- Task to complete -
Reproduce the material in full, exactly as written.

- Source data -
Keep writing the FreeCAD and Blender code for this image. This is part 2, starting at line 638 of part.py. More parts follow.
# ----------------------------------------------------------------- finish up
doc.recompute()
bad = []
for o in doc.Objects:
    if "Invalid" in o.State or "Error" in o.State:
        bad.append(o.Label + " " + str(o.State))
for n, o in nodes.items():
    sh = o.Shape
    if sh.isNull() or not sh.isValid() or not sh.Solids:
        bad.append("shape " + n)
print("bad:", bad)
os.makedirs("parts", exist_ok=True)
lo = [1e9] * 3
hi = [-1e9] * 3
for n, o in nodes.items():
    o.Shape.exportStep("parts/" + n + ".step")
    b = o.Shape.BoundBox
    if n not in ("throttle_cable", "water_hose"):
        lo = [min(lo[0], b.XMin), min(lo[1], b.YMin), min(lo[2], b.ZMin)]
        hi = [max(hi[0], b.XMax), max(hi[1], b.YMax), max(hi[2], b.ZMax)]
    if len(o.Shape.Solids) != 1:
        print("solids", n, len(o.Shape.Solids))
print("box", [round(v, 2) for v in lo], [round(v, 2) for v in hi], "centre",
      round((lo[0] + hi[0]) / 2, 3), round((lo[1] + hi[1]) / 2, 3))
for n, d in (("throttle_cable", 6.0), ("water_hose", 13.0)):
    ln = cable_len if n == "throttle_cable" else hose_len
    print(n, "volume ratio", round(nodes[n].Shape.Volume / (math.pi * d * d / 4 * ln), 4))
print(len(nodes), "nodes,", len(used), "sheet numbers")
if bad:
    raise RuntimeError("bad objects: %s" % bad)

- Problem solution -
Keep writing the FreeCAD and Blender code for this image. This is part 2, starting at line 638 of part.py. More parts follow.
# ----------------------------------------------------------------- finish up
doc.recompute()
bad = []
for o in doc.Objects:
    if "Invalid" in o.State or "Error" in o.State:
        bad.append(o.Label + " " + str(o.State))
for n, o in nodes.items():
    sh = o.Shape
    if sh.isNull() or not sh.isValid() or not sh.Solids:
        bad.append("shape " + n)
print("bad:", bad)
os.makedirs("parts", exist_ok=True)
lo = [1e9] * 3
hi = [-1e9] * 3
for n, o in nodes.items():
    o.Shape.exportStep("parts/" + n + ".step")
    b = o.Shape.BoundBox
    if n not in ("throttle_cable", "water_hose"):
        lo = [min(lo[0], b.XMin), min(lo[1], b.YMin), min(lo[2], b.ZMin)]
        hi = [max(hi[0], b.XMax), max(hi[1], b.YMax), max(hi[2], b.ZMax)]
    if len(o.Shape.Solids) != 1:
        print("solids", n, len(o.Shape.Solids))
print("box", [round(v, 2) for v in lo], [round(v, 2) for v in hi], "centre",
      round((lo[0] + hi[0]) / 2, 3), round((lo[1] + hi[1]) / 2, 3))
for n, d in (("throttle_cable", 6.0), ("water_hose", 13.0)):
    ln = cable_len if n == "throttle_cable" else hose_len
    print(n, "volume ratio", round(nodes[n].Shape.Volume / (math.pi * d * d / 4 * ln), 4))
print(len(nodes), "nodes,", len(used), "sheet numbers")
if bad:
    raise RuntimeError("bad objects: %s" % bad)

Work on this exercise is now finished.